It’s party time as US death toll nears 100,000
AMERICANS flocked outdoors over the holiday weekend to swim at beaches, party in pools and sunbathe in parks despite their country’s coronavirus death toll hurtling towards 100,000.
They thronged in numbers for Memorial Day weekend – normally a time when cemeteries across the nation fill with flags and ceremonies to remember those who died in US wars.
But social media videos captured anything but a sombre mood as people crowded on to beaches in Florida and other Gulf Coast states, forcing authorities to break up large gatherings.
Social distancing rules were blown out of the water at Missouri’s Lake of the Ozarks resort. Jodi Akins, who visited with friends for a pool party, told CNN: ‘When we walked up my first words were, “Oh my gosh”! Social distancing was non-existent.’ Another holidaymaker tweeted: ‘People are partying like they never partied in ages, lol.’
In Houston, city mayor Sylvester Turner ordered firefighters to enforce regulations. He said: ‘There are too many people who are coming together to go to clubs, bars and swimming pool parties, with no social distancing and no masks.

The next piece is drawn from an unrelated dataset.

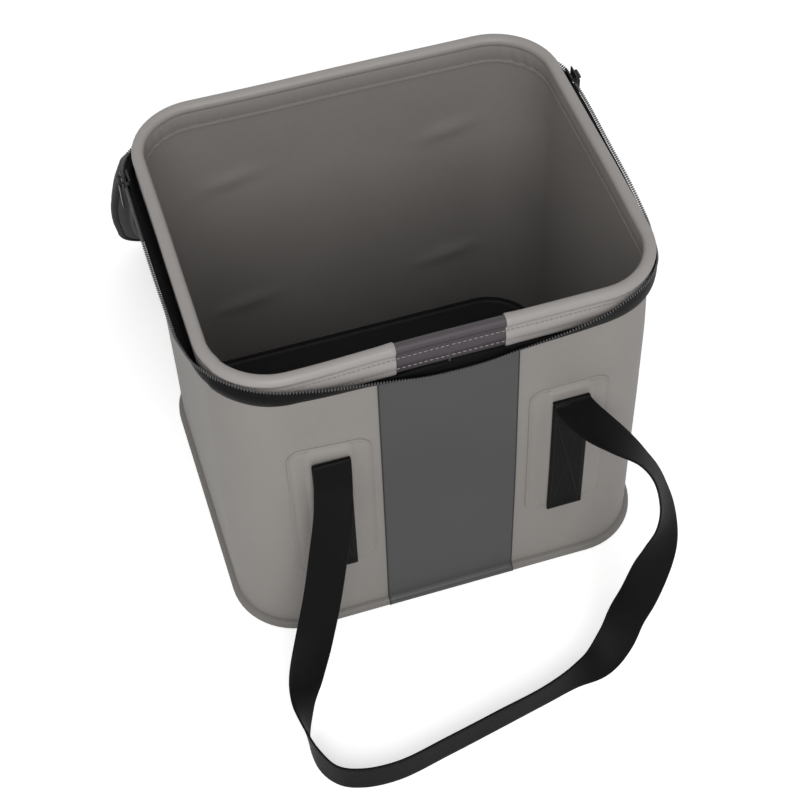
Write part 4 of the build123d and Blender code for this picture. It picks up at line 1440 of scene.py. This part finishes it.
def stage_lamp(kit):
    light = bpy.data.lights.new("Key", "AREA")
    light.energy, light.size = kit.key, 1.4
    lamp = linked("Key", light)
    lamp.location = (-0.35, -2.0, 1.65)
    target = Vector((0, 0, 0.13))
    lamp.rotation_euler = (target - lamp.location).to_track_quat("-Z", "Y").to_euler()


def stage_camera(kit):
    data = bpy.data.cameras.new("Camera")
    data.sensor_width, data.lens = 36.0, kit.lens
    data.clip_start, data.clip_end = 0.05, 20.0
    right = Vector((math.cos(kit.azimuth), -math.sin(kit.azimuth), 0))
    level = Vector((math.sin(kit.azimuth), math.cos(kit.azimuth), 0))
    forward = level * math.cos(kit.tilt) - UP * math.sin(kit.tilt)
    turn = Matrix((right, right.cross(forward), -forward)).transposed() @ Matrix.Rotation(kit.roll, 3, "Z")
    camera = linked("Camera", data)
    camera.matrix_world = Matrix.Translation(kit.place) @ turn.to_4x4()
    bpy.context.scene.camera = camera


OPERATORS = (
    BAG_OT_base,
    BAG_OT_walls,
    BAG_OT_rim,
    BAG_OT_lower_zip,
    BAG_OT_patches,
    BAG_OT_handles,
    BAG_OT_lid,
    BAG_OT_upper_zip,
    BAG_OT_hinge,
    BAG_OT_sliders,
    BAG_OT_stage,
)
SETTINGS = {
    "bag_colours": BagColours,
    "bag_shape": BagShape,
    "bag_sewing": BagSewing,
    "bag_stage": BagStage,
}


class BAG_PT_panel(bpy.types.Panel):
    bl_idname = "BAG_PT_panel"
    bl_label = "Welded bag"
    bl_space_type = "VIEW_3D"
    bl_region_type = "UI"
    bl_category = "Bag"

    def draw(self, context):
        for name in SETTINGS:
            settings = getattr(context.scene, name)
            for key in settings.__annotations__:
                self.layout.prop(settings, key)
        for operator in OPERATORS:
            self.layout.operator(operator.bl_idname)


CLASSES = (*SETTINGS.values(), *OPERATORS, BAG_PT_panel)


def register():
    for item in CLASSES:
        bpy.utils.register_class(item)
    for name, item in SETTINGS.items():
        setattr(bpy.types.Scene, name, PointerProperty(type=item))


def unregister():
    for name in SETTINGS:
        delattr(bpy.types.Scene, name)
    for item in reversed(CLASSES):
        bpy.utils.unregister_class(item)


def main():
    register()
    for operator in OPERATORS:
        group_name, call = operator.bl_idname.split(".")
        getattr(getattr(bpy.ops, group_name), call)()


if __name__ == "__main__":
    main()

‘It’s clear people are crowding in, looks like to maximum capacity, almost on top of one another.’
But Memorial Day this year has also become a time to mourn the 97,000plus people who have died due to the pandemic. To illustrate the scale of the loss, the New York Times filled its entire front page with the names and details of 1,000 victims.
National editor Marc Lacey said: ‘We were trying to humanise these numbers which keep growing and have reached such unfathomable heights that they’re really hard to grasp any more.’